Late last November, Chinese regime-linked professor Di Dongsheng bragged about Communist China’s elite capture of the United States in the decades prior to Trump’s election, and asserted that Beijing had enormous power to influence U.S. policy via Wall Street. With Trump safely out of office, the Party would, once again, be free to use its previous approach. 

The deplatforming of Trump and Parler following the Jan. 6 protests in Washington and breach of the Capitol hints at an uncomfortable degree of coordination between Big Tech, Wall Street, and the left-leaning political establishment in America. Among Biden’s administration picks are multiple senior executives in Big Tech, “potentially conflating the policies of the large companies and the government,” as reported by the New York Post. 

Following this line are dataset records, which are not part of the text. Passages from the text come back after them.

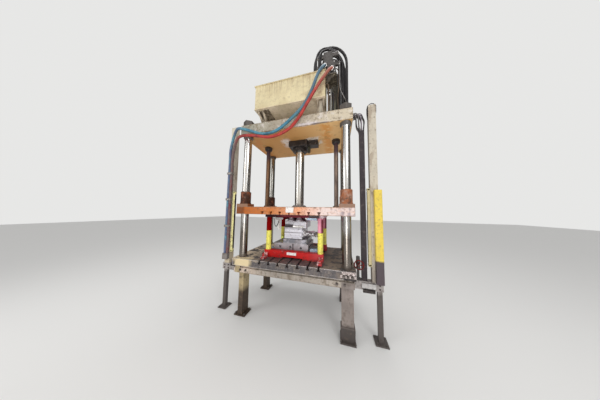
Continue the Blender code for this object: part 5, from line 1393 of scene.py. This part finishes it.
dieBlockSpec = {
    "sideBlockRight": {"low": (0.268, -0.262, 1.0406), "high": (0.400, -0.170, 1.100), "finish": "blueSteel"},
    "sideBlockLeft": {"low": (-0.4185, -0.262, 1.0406), "high": (-0.396, -0.120, 1.086), "finish": "blueSteel"},
    # painted shade: a thin dark strip for the shade in a groove on the lower die's face
    "dieGrooveShade": {"low": (-0.040, -0.2525, 1.060), "high": (-0.020, -0.250, 1.165), "finish": "coilShell"},
    "mechanismBlock": {"low": (0.150, -0.252, 1.300), "high": (0.222, -0.214, 1.385), "finish": "mechanismSteel",
                       "body": "platen_group"},
    "mechanismArm": {"low": (0.222, -0.262, 1.318), "high": (0.352, -0.202, 1.362), "finish": "mechanismSteel",
                     "body": "platen_group"},
    "mechanismEnd": {"low": (0.352, -0.270, 1.300), "high": (0.392, -0.194, 1.380), "finish": "mechanismSteel",
                     "body": "platen_group"},
}
dressBlocks(dieBlockSpec, 0.002, 0.006, 0.002)
print("corners and lines dressed")


# studio: plain pale floor, soft lamps and a pale surround that is darker at the sides for the chrome

studioSpec = {
    "soft": 0.62,
    "pale": (0.80, 0.80, 0.79),
    "floor": {"colour": (0.80, 0.795, 0.78), "size": 60, "rough": 0.9, "gloss": 0.15},
    "mirror": [(0.0, 1.0), (0.06, 0.92), (0.18, 0.40), (0.32, 0.12), (0.62, 0.06), (0.88, 0.09), (1.0, 0.24)],
    "mirrorTint": (1.0, 0.99, 0.97),
    "overhead": (0.55, 0.95, (0.75, 0.75, 0.74)),
    "lampGloss": 0.35,
    "lamps": [
        {"name": "key", "place": (3.6, -5.0, 5.2), "aim": (0, 0, 2.0), "size": 3.2, "power": 114},
        {"name": "fill", "place": (-4.6, -4.2, 3.6), "aim": (0, 0, 2.0), "size": 3.0, "power": 70},
        {"name": "top", "place": (0.4, 0.4, 7.2), "aim": (0, 0, 0), "size": 3.5, "power": 90},
        {"name": "bounce", "place": (0.5, -3.5, 0.85), "aim": (0.3, -1.4, 3.2), "size": 1.6, "power": 36},
    ],
}


# the camera sees the plain pale colour, metal sees the mirrored surround, and the rest is soft light
def makeSurround(spec):
    world = bpy.data.worlds.new("studio")
    scene.world = world
    world.use_nodes = True
    tree = world.node_tree
    tree.nodes.clear()
    output = addNode(tree, "ShaderNodeOutputWorld")
    rays = addNode(tree, "ShaderNodeLightPath")
    direction = addNode(tree, "ShaderNodeTexCoord").outputs["Generated"]
    split = addNode(tree, "ShaderNodeSeparateXYZ", {0: direction})
    ramp = addNode(tree, "ShaderNodeValToRGB", {0: rangeOf(tree, split.outputs[1], -1.0, 1.0)})
    stops = ramp.color_ramp.elements
    stops[0].position, stops[1].position = spec["mirror"][0][0], spec["mirror"][-1][0]
    shades = [(stops[0], spec["mirror"][0][1]), (stops[1], spec["mirror"][-1][1])]
    for stop, value in shades:
        stop.color = (*[value * part for part in spec["mirrorTint"]], 1)
    for position, value in spec["mirror"][1:-1]:
        stops.new(position).color = (*[value * part for part in spec["mirrorTint"]], 1)
    start, end, colour = spec["overhead"]
    mirrored = mixColour(tree, rangeOf(tree, split.outputs[2], start, end), ramp.outputs[0], colour)
    soft = addNode(tree, "ShaderNodeBackground", {0: (1, 1, 1, 1), 1: spec["soft"]})
    plain = addNode(tree, "ShaderNodeBackground", {0: (*spec["pale"], 1), 1: 1.0})
    mirror = addNode(tree, "ShaderNodeBackground", {0: mirrored, 1: 1.0})
    seen = addNode(tree, "ShaderNodeMixShader", {0: rays.outputs["Is Glossy Ray"], 1: plain.outputs[0],
                                                 2: mirror.outputs[0]})
    either = mathOf(tree, "MAXIMUM", rays.outputs["Is Camera Ray"],
                    mathOf(tree, "MAXIMUM", rays.outputs["Is Glossy Ray"], rays.outputs["Is Transmission Ray"]))
    final = addNode(tree, "ShaderNodeMixShader", {0: either, 1: soft.outputs[0], 2: seen.outputs[0]})
    tree.links.new(final.outputs[0], output.inputs[0])


def makeFloor(spec):
    bpy.ops.object.select_all(action="DESELECT")
    bpy.ops.mesh.primitive_plane_add(size=spec["size"], location=(0, 0, -0.0005))
    floor = bpy.context.object
    floor.name = "studioFloor"
    ground = bpy.data.materials.new("paleFloor")
    ground.use_nodes = True
    shader = ground.node_tree.nodes["Principled BSDF"]
    shader.inputs["Base Color"].default_value = (*spec["colour"], 1)
    shader.inputs["Roughness"].default_value = spec["rough"]
    shader.inputs["Specular IOR Level"].default_value = spec["gloss"]
    floor.data.materials.append(ground)


def hangLamp(lamp, gloss):
    light = bpy.data.lights.new(lamp["name"], "AREA")
    light.shape = "DISK"
    light.size = lamp["size"]
    light.energy = lamp["power"]
    light.specular_factor = gloss
    holder = bpy.data.objects.new(lamp["name"], light)
    scene.collection.objects.link(holder)
    holder.visible_camera = False  # a lamp low over the floor isn't seen in the other views
    holder.location = lamp["place"]
    aim = Vector(lamp["aim"]) - Vector(lamp["place"])
    holder.rotation_euler = aim.to_track_quat("-Z", "Y").to_euler()


makeSurround(studioSpec)
makeFloor(studioSpec["floor"])
for lamp in studioSpec["lamps"]:
    hangLamp(lamp, studioSpec["lampGloss"])
print("studio ready")
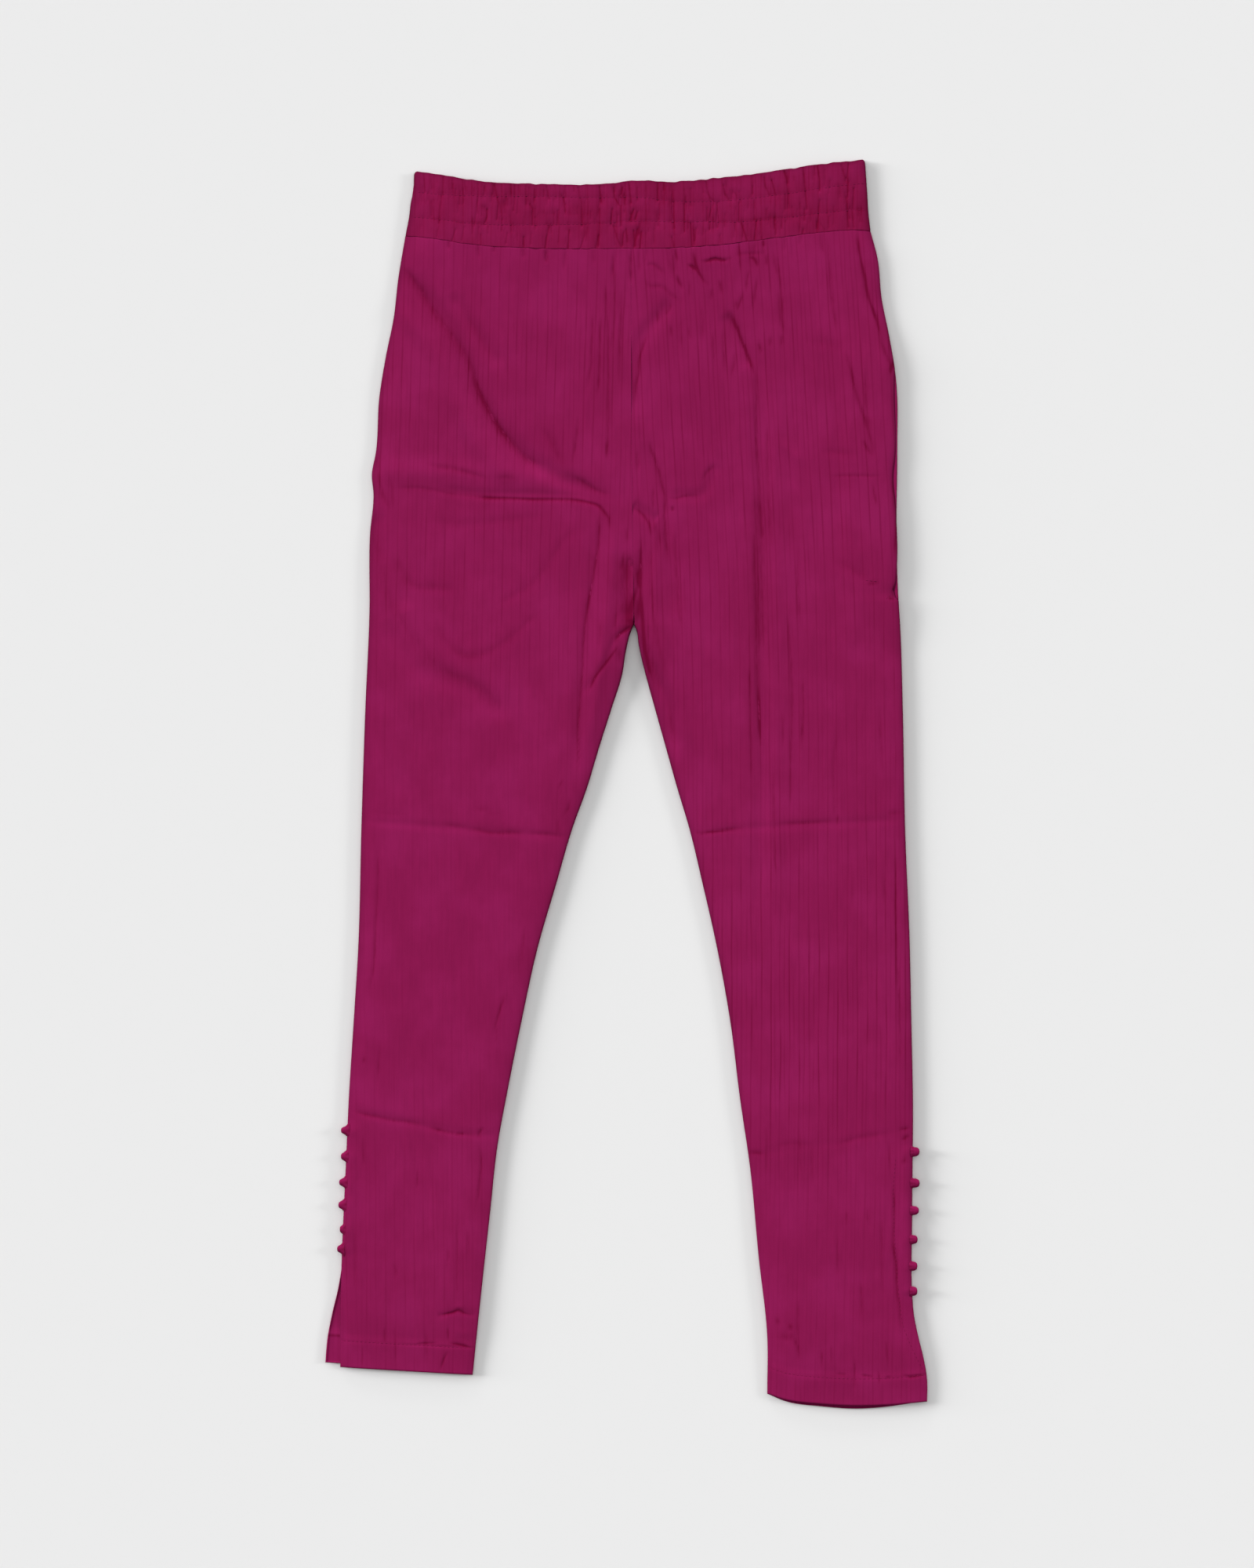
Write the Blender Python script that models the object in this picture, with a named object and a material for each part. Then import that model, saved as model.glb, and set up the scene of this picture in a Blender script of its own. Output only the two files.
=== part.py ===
"""Slim cotton pants with a gathered elastic waistband, laid flat on their back.

The model lies on the plane z = 0 with the waistband at +Y, its outline seen from +Z.
Left and right mean left and right as seen from above. Sizes are millimetres until the
meshes are written, which are metres. Every piece of cloth is a closed wall that stays a
seam gap away from its neighbours.
"""
import math
from collections import namedtuple

import bmesh
import bpy
import numpy as np

MM = 0.001

# Cloth walls and the gaps between sewn pieces
PANEL_WALL = 1.1
HEM_WALL = 1.7
FACING_WALL = 1.0
SEAM_GAP = 0.3
HALF_GAP = SEAM_GAP / 2

# How the back curls up at its free edges and how the front lofts over it
BACK_CURL = 0.8
CURL_REACH = 5.0
FRONT_LOFT = 2.9
LOFT_REACH = 13.0
HEM_LOFT = 0.55
HEM_LOFT_REACH = 70.0
CLEARANCE = 0.35

# Turned hems
HEM_DEPTH = 23.0
HEM_STEP = 4.0

# How far below the waist seam and above the hem the grid bends to follow their curves
SEAM_BEND = 90.0
HEM_BEND = 60.0

# Grid of a leg panel: two narrow columns at each free edge, even ones between
EDGE_COLUMNS = (0.0, 1.7, 5.2)
FRONT_COLUMNS = 18
BACK_COLUMNS = 11

# Waistband: a flattened tube with two rows of stitching, so three channels
BAND_WALL = 1.9
BAND_END_HEIGHT = 5.4
BAND_END_RADIUS = BAND_END_HEIGHT / 2
BAND_BACK_COLUMNS = 32
BAND_END_COLUMNS = 3
BAND_INNER_COLUMNS = 32
BAND_CROWN = 0.9
BAND_RELIEF = 1.0
BAND_END_FADE = 7.0
GATHER_PHASES = (0.0, 0.25, 0.5, 0.75)
GATHER_SEED = 11

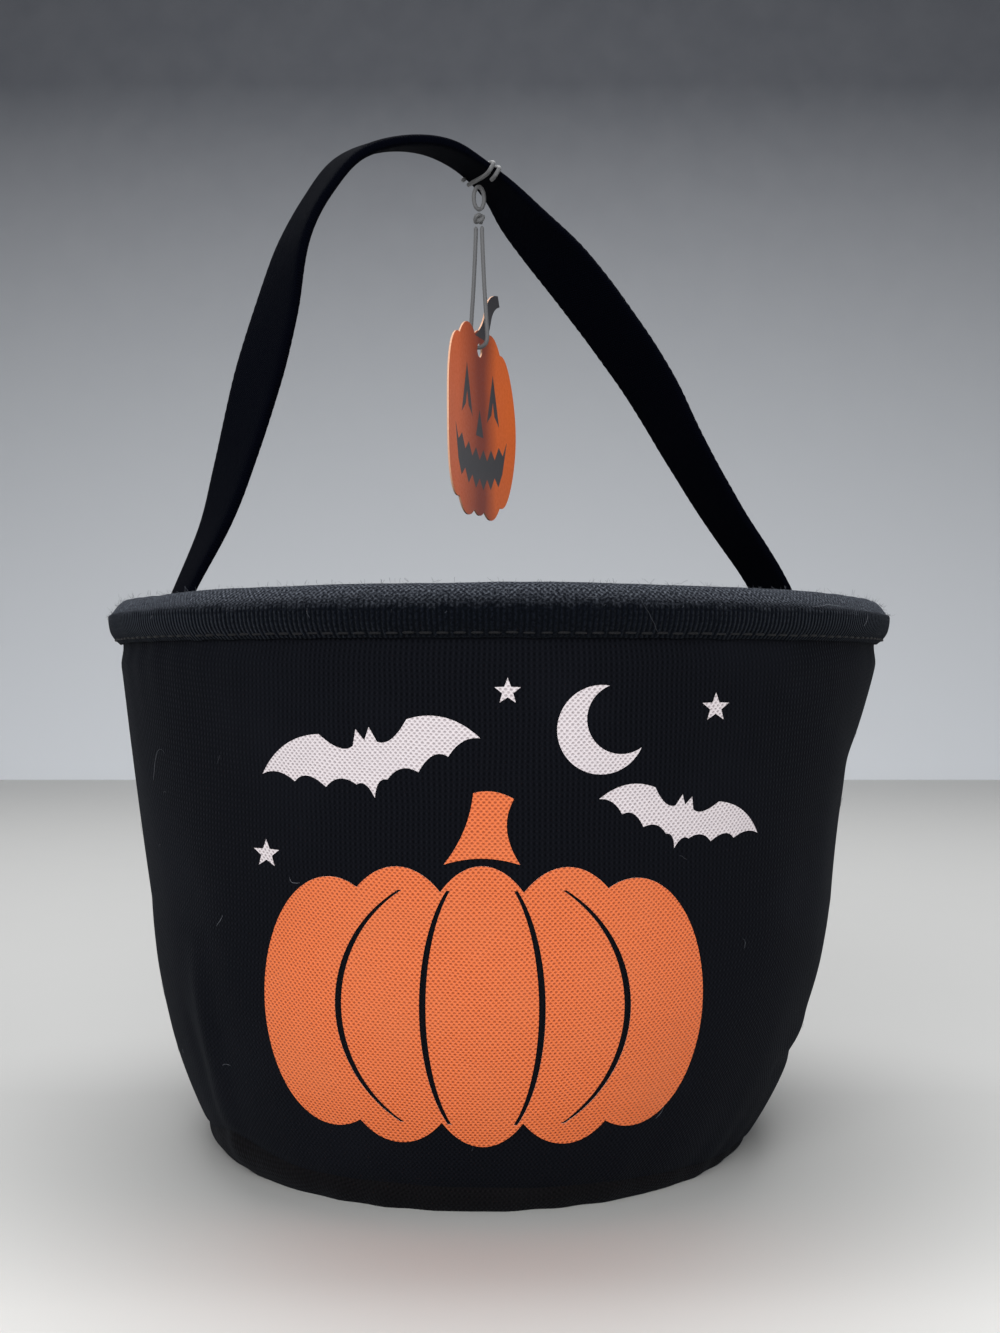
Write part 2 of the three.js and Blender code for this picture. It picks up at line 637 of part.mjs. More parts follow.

In our reading of Chinese elite politics, we have consistently taken into account the end aim of the Communist Party, as based on its ideological creed and structural imperatives: world domination. 

Jan. 6 was a watershed moment from the United States and the rest of the world. The crisis at the Capitol effectively shut down the ability of American media to discuss claims of election fraud. Simultaneously, it cast a sitting president and the hundreds of thousands of peaceful rallygoers as “insurrectionists.” The class-struggle tactics used by communist regimes are being legitimized in the free world. 

It is imperative that the American people and others around the world recognize the communist “normalization” occurring in the world’s most powerful country if they are to arrest the free world’s descent into authoritarianism. Failure to speak up at this crossroads of history means that the people of the United States and other nations may never enjoy genuine free speech again.